Death toll from Sumatra floods, landslides rises to 712
Death toll from widespread flooding and landslides that devastated Aceh, North Sumatra and West Sumatra has climbed to 712 people, the National Disaster Mitigation Agency (BNPB) reported on Tuesday afternoon, December 2, 2025.
The agency added that another 507 people remain missing as emergency teams struggle to gain access to remote districts hit hardest by last week’s disaster.
BNPB data show 218 fatalities in Aceh with 227 people still unaccounted for, while North Sumatra recorded 301 deaths and 163 missing. In West Sumatra, authorities reported 193 deaths and 117 missing.

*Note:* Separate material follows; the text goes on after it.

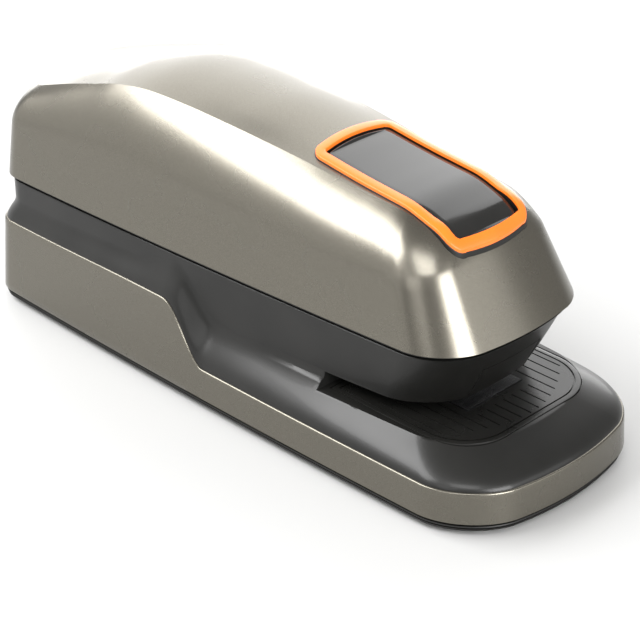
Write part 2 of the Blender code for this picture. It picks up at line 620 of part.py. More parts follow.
def driver():
    gap = TIP_R + 0.35
    ram = [(66.5, RAM_Z - 5.2), (72.9, RAM_Z - 5.2), (72.9, RAM_Z + 4.4), (66.5, RAM_Z + 4.4),
           (66.5, RAM_Z + gap), (71.4, RAM_Z + gap), (71.4, RAM_Z - gap), (66.5, RAM_Z - gap)]
    place("driver_ram", prism_y(ram, -6.0, 6.0), "steel", smooth=False)
    place("driver_blade", box(DRIVE_X - 0.5, DRIVE_X + 0.5, -6.2, 6.2, 38.6, RAM_Z - 5.5), "steel",
          smooth=False)
    guide = [(-9.6, 41), (9.6, 41), (9.6, 52), (18.2, 52), (18.2, 58), (9.6, 58), (9.6, 65),
             (-9.6, 65), (-9.6, 58), (-18.2, 58), (-18.2, 52), (-9.6, 52)]
    place("driver_guide", plate_x(guide, 73.3, 74.5), "steel", smooth=False)


# ---- Magazine -----------------------------------------------------------------------------------
def channel_points(half, wall, z0, z1):
    return [(-half, z0), (half, z0), (half, z1), (half - wall, z1), (half - wall, z0 + wall),
            (-half + wall, z0 + wall), (-half + wall, z1), (-half, z1)]


def magazine():
    place("magazine_guide", plate_x(channel_points(9.6, 1.0, 30.0, 40.0), 4.0, 66.0), "nylon",
          smooth=False)
    place("magazine_channel", plate_x(channel_points(7.9, 0.9, 31.3, 38.0), 6.0, 70.8), "steel",
          smooth=False)
    nose = place("magazine_nose", skin([housing_ring(z, 0.0) for z in (27.8, 31.0, 34.5, 38.3)]), "black")
    boolean(nose, cutter("nose_trim", box(-130, DRIVE_X + 1.6, -60, 60, 20, 60)))
    boolean(nose, cutter("nose_left", box(60, 120, 12.1, 60, 20, 60)))
    boolean(nose, cutter("nose_right", box(60, 120, -60, -12.1, 20, 60)))
    leg = STAPLE_CROWN / 2
    strip = [(-leg, 37.8), (-leg, 37.8 - STAPLE_LEG + 0.9), (-leg + WIRE, 37.8 - STAPLE_LEG + 0.9),
             (-leg + WIRE, 37.8 - WIRE), (leg - WIRE, 37.8 - WIRE),
             (leg - WIRE, 37.8 - STAPLE_LEG + 0.9), (leg, 37.8 - STAPLE_LEG + 0.9), (leg, 37.8)]
    place("staple_strip", plate_x(strip, 28.0, 70.6), "steel", smooth=False)
    place("staple_core", box(7.0, 70.6, -5.4, 5.4, 32.5, 36.8), "black", smooth=False)
    pusher = [(-6.6, 32.6), (-5.75, 32.6), (-5.75, 37.1), (5.75, 37.1), (5.75, 32.6), (6.6, 32.6),
              (6.6, 38.0), (-6.6, 38.0)]
    place("staple_pusher", plate_x(pusher, 20.0, 27.7), "nylon", smooth=False)


# ---- Button, latch and paper trigger --------------------------------------------------------------
def release():
    place("button_carrier", box(22.0, 38.0, -FRAME_Y, FRAME_Y, 74.1, 75.3), "nylon", smooth=False)
    place("button_spring", coil_z(30.0, 0.0, 4.0, 0.4, 75.6, 80.6, 3), "steel", (30, 0, 75.6))
    latch = [(48.5, 46), (52, 44.5), (60, 44.5), (73, 40.5), (75, 38.6), (78.5, 38.6), (78.5, 42),
             (62, 51.5), (53, 51.5), (52.3, 78.0), (48.8, 78.4)]
    plate = place("release_latch", prism_y(latch, 10.2, 11.8), "steel", (LATCH_AT[0], 0, LATCH_AT[1]),
                  smooth=False)
    boolean(plate, cutter("latch_bore", rod_y(*LATCH_AT, 1.8, 8, 14)))
    place("latch_pin", rod_y(*LATCH_AT, 1.5, 9.9, 18.2, 16), "steel", (LATCH_AT[0], 0, LATCH_AT[1]))
    trigger = [(50.9, 23.3), (53.0, 23.3), (54.6, 34.0), (54.0, 36.4), (50.0, 36.4), (49.4, 34.0)]
    lever = place("paper_trigger", prism_y(trigger, 13.0, 15.0), "nylon", (52, 0, 34), smooth=False)
    boolean(lever, cutter("trigger_bore", rod_y(*TRIGGER_AT, 1.3, 12, 16)))
    place("trigger_pin", rod_y(*TRIGGER_AT, 1.0, 12.2, 18.2, 12), "steel", (52, 0, 34))
    place("paper_switch", box(55.4, 64.0, 12.4, 18.2, 31.0, 37.0), "black", smooth=False)
    place("circuit_board", box(-80.0, 30.0, -16.0, 16.0, 4.6, 6.2), "board", smooth=False)


def power_inlet():
    """The round socket for the mains adapter, low in the middle of the rear."""
    inlet = place("dc_inlet", rod_x(0, INLET_Z, 4.8, -107.2, -93.0, 24), "black")
    boolean(inlet, cutter("inlet_bore", rod_x(0, INLET_Z, 2.8, -110, -96)))


def build():
    for obj in list(bpy.data.objects):
        bpy.data.objects.remove(obj)
    for maker in (bottom_pan, feet_and_screws, side_band, body_housing, top_cover, badge, deck, frames,
                  gears, crank, drive_lever, driver, magazine, release, power_inlet):
        maker()
    for obj in bpy.data.objects:
        obj.location.x -= CENTRE_X * MM


build()
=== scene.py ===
"""Looks of the compact electric stapler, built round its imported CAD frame.

Sizes here are in millimetres: +X to the nose, +Y to the left, +Z up. The axes are the frame's, but X
is measured from a point CENTRE_X behind the frame's origin.
"""
import functools
import json
import math

import bmesh
import bpy
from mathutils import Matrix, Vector
from mathutils.bvhtree import BVHTree
from mathutils.kdtree import KDTree


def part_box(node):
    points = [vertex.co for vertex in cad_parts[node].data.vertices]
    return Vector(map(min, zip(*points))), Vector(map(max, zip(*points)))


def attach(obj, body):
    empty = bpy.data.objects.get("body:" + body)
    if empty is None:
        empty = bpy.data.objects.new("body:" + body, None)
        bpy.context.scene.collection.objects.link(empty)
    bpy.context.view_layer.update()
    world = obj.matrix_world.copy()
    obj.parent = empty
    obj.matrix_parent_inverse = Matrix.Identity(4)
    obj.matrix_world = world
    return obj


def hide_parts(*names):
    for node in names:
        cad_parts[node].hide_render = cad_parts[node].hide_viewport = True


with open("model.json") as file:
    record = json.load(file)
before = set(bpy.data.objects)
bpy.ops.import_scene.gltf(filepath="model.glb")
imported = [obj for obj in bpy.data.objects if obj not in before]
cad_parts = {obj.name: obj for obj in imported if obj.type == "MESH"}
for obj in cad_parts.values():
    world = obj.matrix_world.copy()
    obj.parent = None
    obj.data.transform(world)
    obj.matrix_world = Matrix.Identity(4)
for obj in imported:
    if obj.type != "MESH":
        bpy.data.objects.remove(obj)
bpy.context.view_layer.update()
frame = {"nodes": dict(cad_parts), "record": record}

MM = 0.001
CENTRE_X = 1.5                  # the base's middle on this script's X axis, which is X = 0 in the frame


def node_box(node):
    """A CAD node's lowest and highest corners, in millimetres on this script's axes."""
    shift = Vector((CENTRE_X, 0, 0))
    return tuple(Vector(corner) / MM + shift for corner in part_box(node))


# ---- Driving dimensions --------------------------------------------------------------------------
BAND_LOW, BAND_HIGH = node_box("side_band")
BASE_REAR_X, BASE_FRONT_X = BAND_LOW.x, BAND_HIGH.x
BASE_REAR_W, BASE_FRONT_W, BASE_BOW = 39.35, 40.0, 2.0
BASE_REAR_R, BASE_FRONT_R, BASE_FRONT_BOW = 9.0, 16.7, 8.2
BAND_Z0, BAND_WALL, BAND_DRAFT = BAND_LOW.z, 1.6, 0.06
BAND_FRONT_Z, BAND_REAR_Z, BAND_CREST_Z = 14.5, 30.2, 32.0
STEP_X0, STEP_X1 = -20.0, -1.5
SEAM_Z, SEAM_RISE = 47.5, 0.01
SEAM_REAR_X, SEAM_FRONT_X = -103.6, 90.6
SEAM_REAR_W, SEAM_FRONT_W, SEAM_BOW = 37.0, 32.0, 1.6
COVER_WALL = 2.0
REAR_CROWN, BADGE_CROWN = 3.48, 1.9
DECK_Z, DECK_W, DECK_FRONT_X = 22.6, 32.3, 97.3
THROAT_TOP_Z, THROAT_X = 27.4, 40.5
BLADE_X = 72.0
NOSE_X = 76.5
BADGE_X0, BADGE_X1, BADGE_W, BADGE_R = 19.8, 76.4, 16.4, 4.6
RING_BAR, RING_PROUD = 3.0, 1.3
FRONT_BAR_SHARE = 0.72          # the front bar lies on a steep slope, so it is narrower in plan
CAP_GAP, CAP_DEPTH, CAP_RISE = 0.3, 4.2, 0.06
CAP_CROWN_SHARE = 0.3           # how much of the cover's crown the push cap takes
CAP_HOLLOW = 2.6                # most that the cap's underside rises, to clear the spring
INLET_Z, INLET_HOLE_R = 14.0, 5.2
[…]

More than 2,564 people suffered injuries across the three provinces, and the number of residents affected by the disaster has surged to 3.3 million, underscoring the scale of one of Indonesia’s deadliest natural disasters in recent years.
BNPB said that flash floods and landslides struck around 50 regencies and municipalities, leaving thousands of homes severely damaged, isolating villages, and destroying key infrastructure.
The Center of Economic and Law Studies (Celios) estimated economic losses from the disaster could reach Rp68.67 trillion(US$4.13 billion), taking into account damages to homes, bridges, agricultural land and infrastructure, as well as lost household income.
Celios calculated losses based on five categories: Housing damages, estimated at Rp30 million per house; Bridge destruction, with reconstruction costs at Rp1 billion each; Household income losses calculated from average daily earnings multiplied by 20 workdays; Agricultural losses valued at Rp6,500 per kg, assuming rice yields of 7 tons per hectare, and Road repairs estimated at Rp100 million per kilometer.
The think tank warned that the scale of destruction would likely slow regional economic recovery and strain local government budgets already stretched by disaster response costs.
Environmental watchdog, Indonesia Environmental Forum (Walhi) said the disaster cannot be attributed to extreme weather alone. Instead, it argues that years of aggressive land conversion have severely weakened ecological resilience in the region.
Walhi’s Forest and Plantation Campaign Manager Uli Arta Siagian said the organization’s analysis shows that Aceh, North Sumatra, and West Sumatra lost approximately 1.4 million hectares of forest between 2016 and 2024.
The three provinces, she added, host 631 business permits linked to extractive or land-intensive industries, including mining, large-scale palm oil plantations, forest utilization concessions (PBPH), and major hydropower projects such as the Batang Toru development.
“These companies operate across mining, monoculture plantations, PBPH concessions, and large-scale energy industries. The ecological conditions in these provinces have become extremely fragile,” Uli said.
She stressed that the scale of deforestation and land conversion has amplified the severity of disasters.
“Land-use change is the main cause. Rainfall, cyclones and other meteorological factors are only triggers. Our ecological system has already been pushed into a fragile state,” Uli said.